◆ AIM OF THE TASK ◆
Everything from the line with "Recreate this object" to the end of the data should be restated word for word, and nothing before it.

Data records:
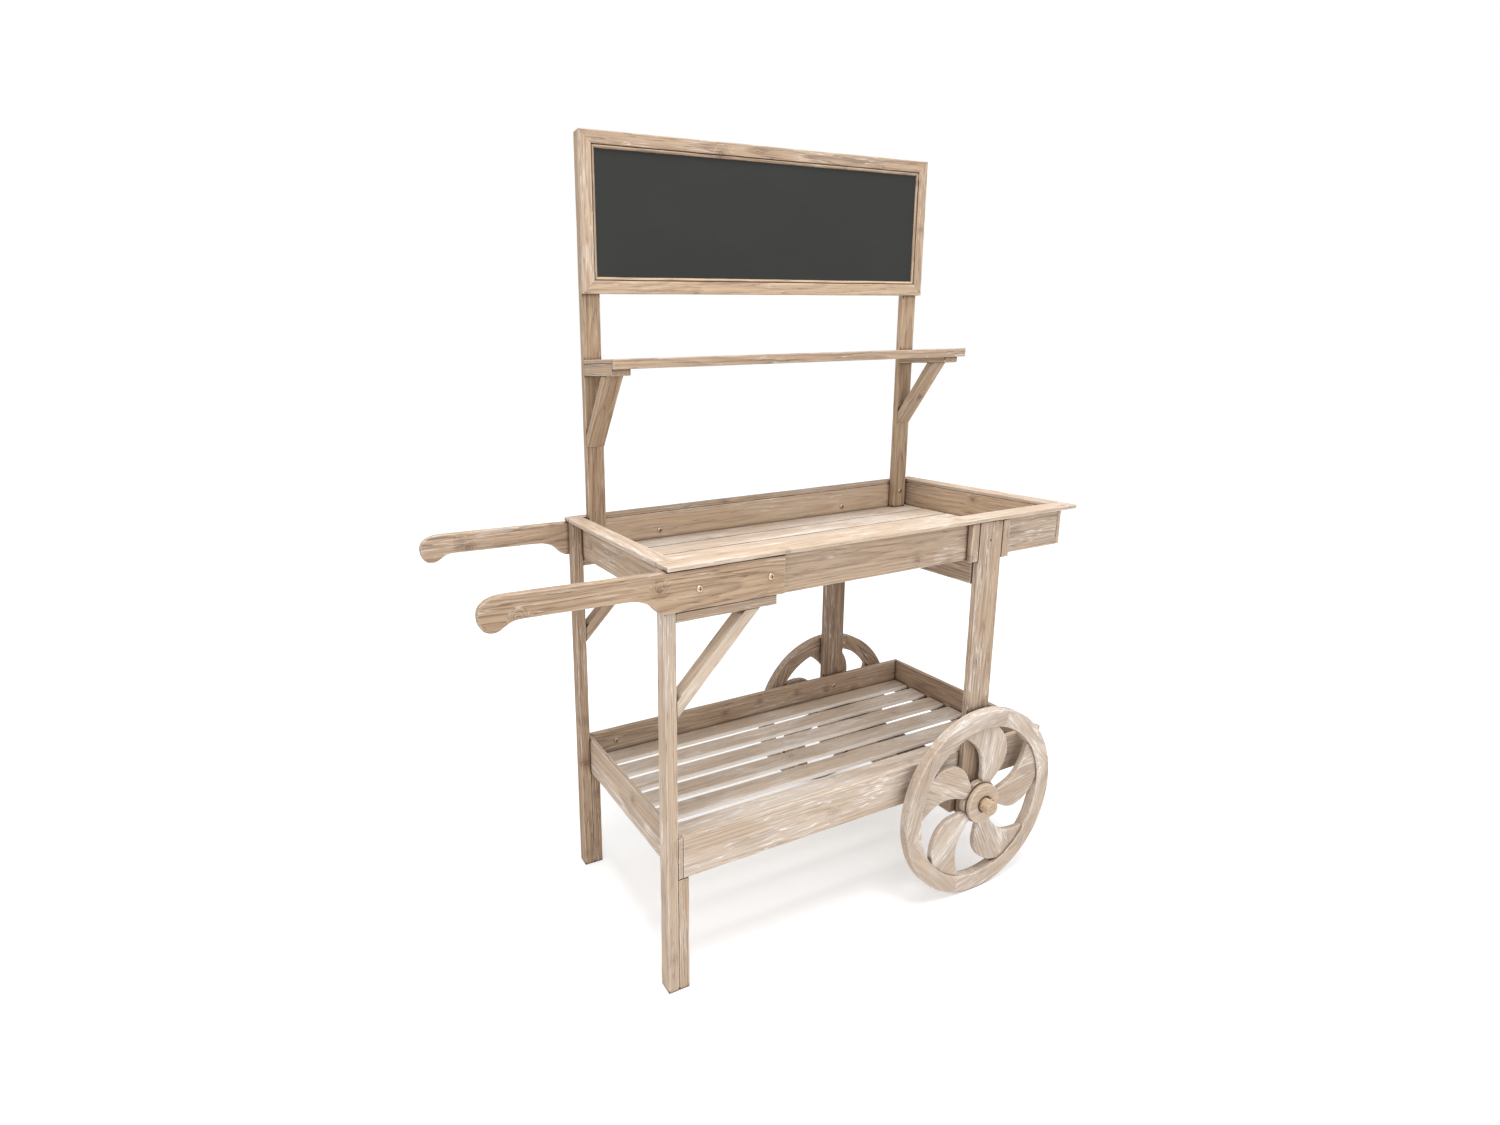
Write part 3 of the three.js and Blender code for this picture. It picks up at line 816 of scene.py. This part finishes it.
def make_bracket_braces():
    foot_cut, top_cut = BRACKET_BRACE_CUTS
    for side in SIDES:
        node = f"{side}_bracket_brace"
        low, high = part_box(node)
        outline = [
            Vector((low.x, low.z)),
            Vector((high.x, high.z)),
            Vector((high.x - top_cut, high.z)),
            Vector((low.x, low.z + foot_cut)),
        ]
        along = (X * (high.x - low.x) + Z * (high.z - low.z)).normalized()
        wood = Wood()
        add_prism(
            wood, rounded_outline(outline, EDGE),
            lambda a, b, t: Vector((a, low.y + t, b)), high.y - low.y, along, Y, node,
        )
        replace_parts(wood.build(f"{node}_wood", node), node)


def make_shelf_braces():
    foot_cut, top_cut = SHELF_BRACE_CUTS
    for side in ("left", "right"):
        node = f"{side}_shelf_brace"
        low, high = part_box(node)
        outline = [
            Vector((high.y, low.z)),
            Vector((high.y, low.z + foot_cut)),
            Vector((low.y + top_cut, high.z)),
            Vector((low.y, high.z)),
        ]
        along = (Y * (low.y - high.y) + Z * (high.z - low.z)).normalized()
        wood = Wood()
        add_prism(
            wood, rounded_outline(outline, EDGE),
            lambda a, b, t: Vector((low.x + t, a, b)), high.x - low.x, along, X, node,
        )
        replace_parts(wood.build(f"{node}_wood", node), node)


# The handle's outline in mm from its bulb's left end and its foot's lower edge: the top of
# its shaft, two chains of curves (round the bulb, and down the throat), and its foot.
HANDLE_TOP = [(604.5, 78), (344, 78.5)]
HANDLE_BULB = [
    [(48, 84), (18, 84.5), (0, 73), (0, 54)],
    [(0, 54), (0, 33), (10, 22), (26, 22)],
    [(26, 22), (42, 22), (48, 39), (72, 39)],
]
HANDLE_THROAT = [
    [(261, 35.5), (286, 35), (303, 31), (315, 19)],
    [(315, 19), (324, 9), (330, 1), (346, 0)],
]
HANDLE_FOOT = (602.5, 0)
HANDLE_EDGE = 2 * MM
CURVE_STEPS = 10


def bezier(corners, steps=CURVE_STEPS):
    a, b, c, d = (Vector(corner) for corner in corners)
    result = []
    for k in range(steps):
        t = k / steps
        u = 1 - t
        result.append(a * u ** 3 + b * 3 * u * u * t + c * 3 * u * t * t + d * t ** 3)
    return result


def handle_outline():
    points = [Vector(corner) for corner in HANDLE_TOP]
    for chain in (HANDLE_BULB, HANDLE_THROAT):
        for curve in chain:
            points += bezier(curve)
        points.append(Vector(chain[-1][-1]))
    return points + [Vector(HANDLE_FOOT)]


def make_handles():
    for side in SIDES:
        node = f"{side}_handle"
        low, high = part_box(node)
        outline = [Vector((low.x + p.x * MM, low.z + p.y * MM)) for p in handle_outline()]
        wood = Wood()
        add_prism(
            wood, rounded_outline(outline, HANDLE_EDGE),
            lambda a, b, t: Vector((a, low.y + t, b)), high.y - low.y, X, Z, node, HANDLE_EDGE,
        )
        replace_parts(wood.build(f"{node}_wood", node), node)


# ---- Sign ----------------------------------------------------------------------

# Across a frame member: (distance in from the outer edge, distance back from the front).
MOULDING = [
    (0, 12.5), (0, 1.6), (0.5, 0.5), (1.6, 0), (3.2, 0), (12, 0), (24, 0), (26.4, 0),
    (27.4, 0.3), (27.9, 1.3), (28.3, 2.3), (29.0, 2.4), (29.4, 1.6), (30.2, 0.9), (31.4, 0.8),
    (32.8, 1.3), (34.2, 2.4), (35.4, 3.6), (36, 4.6), (36, 12.5),
]
MOULDING_CRESTS = (1, 2, 3, 8, 9, 10, 11, 12, 17, 18)
MITRE_GAP = 0.15 * MM         # from each member's mitred end to the joint
CHALKBOARD_EDGE = 0.6 * MM


def make_moulding(node, start, end, front):
    """One mitred frame member, between two of the sign's outer corners."""
    along = (end - start).normalized()
    inward = along.cross(Y)
    cuts = max(2, round((end - start).length / GRID_STEP))
    points, edge, faces = [], [], []
    for i in range(cuts + 1):
        for k, (across, back) in enumerate(MOULDING):
            first = start + along * (across * MM + MITRE_GAP)
            last = end - along * (across * MM + MITRE_GAP)
            place = first.lerp(last, i / cuts) + inward * (across * MM)
            place.y = front + back * MM
            points.append(place)
            edge.append(1.0 if k in MOULDING_CRESTS else 0.0)
    count = len(MOULDING)
    for i in range(cuts):
        for k in range(count):
            m = (k + 1) % count
            faces.append(
                (i * count + k, (i + 1) * count + k, (i + 1) * count + m, i * count + m)
            )
    faces.append(tuple(range(count)))
    faces.append(tuple(reversed(range(cuts * count, (cuts + 1) * count))))
    wood = Wood()
    wood.add(points, faces, edge, along, inward, node)
    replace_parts(wood.build(f"{node}_wood", node), node)


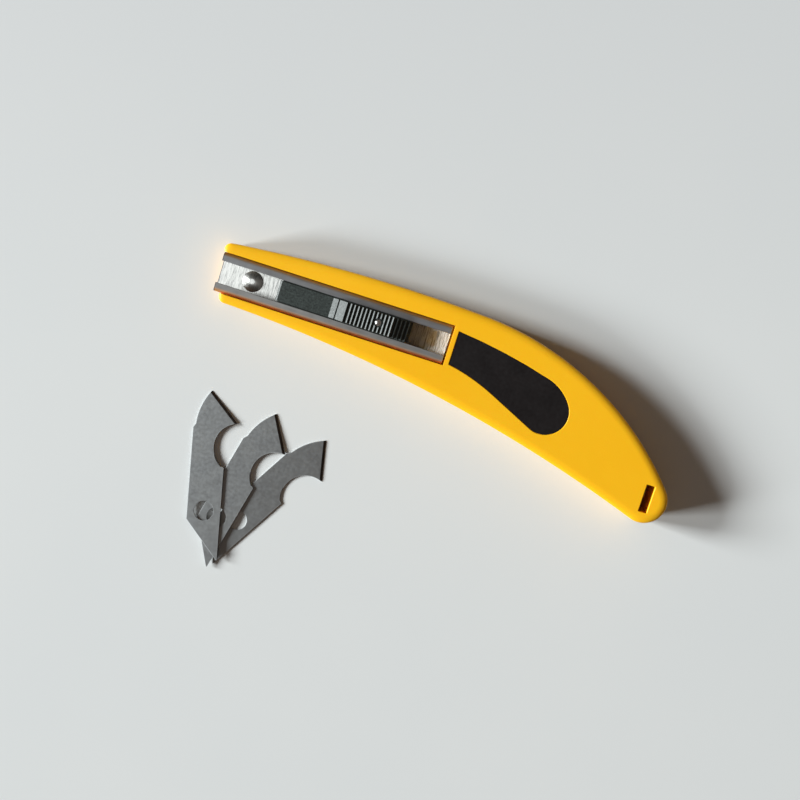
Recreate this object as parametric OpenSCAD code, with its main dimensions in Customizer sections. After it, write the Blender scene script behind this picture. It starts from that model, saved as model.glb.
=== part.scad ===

◆ WRITTEN REPLY ◆
Recreate this object as parametric OpenSCAD code, with its main dimensions in Customizer sections. After it, write the Blender scene script behind this picture. It starts from that model, saved as model.glb.
=== part.scad ===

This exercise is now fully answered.